Stop after the line with "lies on z = 0.": repeat exactly every line before it, beginning with the first, and that line itself.

● Raw data
_ _ _ _ _ _ _

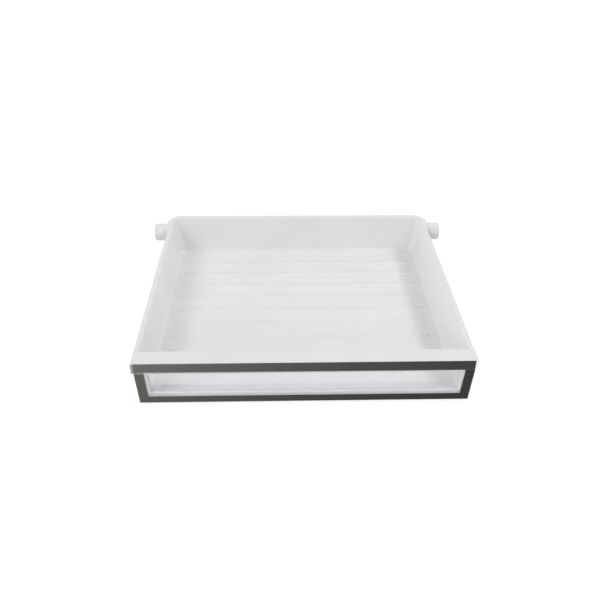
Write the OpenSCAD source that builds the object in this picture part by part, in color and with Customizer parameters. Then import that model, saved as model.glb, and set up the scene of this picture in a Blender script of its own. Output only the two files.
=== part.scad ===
// Slim pull-out freezer bin: a moulded tray with a clear front window, dark front trims,
// a white top rail and a roller at each rear corner.
// Front faces -Y, +X is right, the flat underside lies on z = 0.

/* [Tray] */
// Width over the side rims
tray_w = 400; // [300:1:520]
// Depth from the front face to the rear rim edge
tray_d = 374; // [280:1:460]
// Height of the rim above the underside
tray_h = 57; // [50:0.5:90]
// Thickness of the side and rear walls
wall_t = 2.5; // [1.8:0.1:3.5]
// Thickness of the floor between its ribs
floor_t = 2.5; // [2:0.1:3.5]
// Lean of each side wall, from the floor up to the rim
side_lean = 6; // [3:0.5:9]
// Lean of the rear wall, from the floor up to the rim
rear_lean = 8; // [3:0.5:12]
// Inner radius where the walls meet the floor
foot_r = 5; // [3:0.5:8]
// Inner radius of the rear corners
corner_r = 10; // [7:0.5:14]

/* [Rim] */
// Width of the side rims, outer edge to inner wall
side_rim_w = 6; // [5:0.5:9]
// Width of the rear rim, outer edge to inner wall
rear_rim_w = 11; // [7:0.5:14]
// Thickness of the rim flange
rim_t = 2.2; // [1.6:0.1:3]
// Height of the turned-down lip, rim top to lip bottom
lip_h = 6.5; // [4:0.5:8]
// Thickness of the turned-down lip
lip_t = 1.8; // [1.4:0.1:2.4]
// Outer radius of the rim's rear corners
rim_r = 15; // [8:0.5:18]

/* [Floor ribs] */
// Distance between ribs
rib_pitch = 32; // [24:1:48]
// Width of a rib where it leaves the floor
rib_w = 9; // [6:0.5:12]
// Height of a rib above the floor
rib_h = 1.8; // [1:0.1:2.2]
// Depth of the hollow under each rib
rib_hollow = 1.1; // [0.6:0.1:1.4]
// Foot of a rib to the edge of the hollow under it
rib_side = 0.8; // [0.4:0.1:1.6]
// Bare floor between the foot of a side wall and the rib ends
rib_end_gap = 14; // [8:1:40]
// Front face to the first rib
rib_first = 30; // [24:1:44]

/* [Front wall] */
// Thickness of the tray's front wall behind the dark strip, pane groove included
front_t = 3.5; // [3:0.1:5]
// Front face of the trim to the pane's front face
front_set = 4.1; // [3.6:0.1:6]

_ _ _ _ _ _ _

● Answer for the task
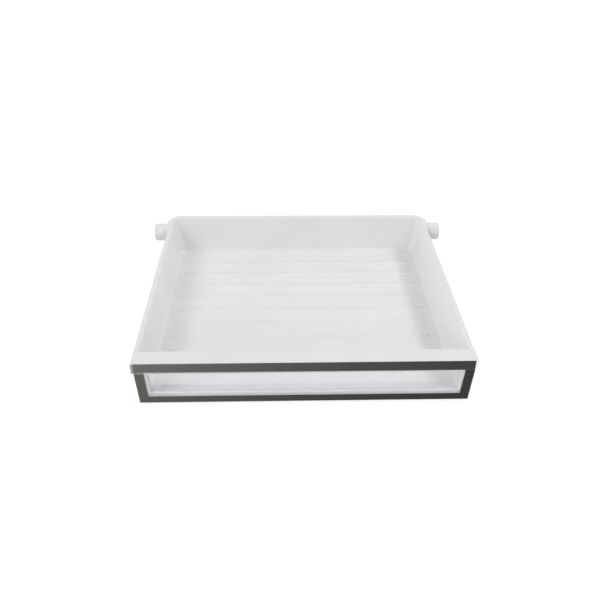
Write the OpenSCAD source that builds the object in this picture part by part, in color and with Customizer parameters. Then import that model, saved as model.glb, and set up the scene of this picture in a Blender script of its own. Output only the two files.
=== part.scad ===
// Slim pull-out freezer bin: a moulded tray with a clear front window, dark front trims,
// a white top rail and a roller at each rear corner.
// Front faces -Y, +X is right, the flat underside lies on z = 0.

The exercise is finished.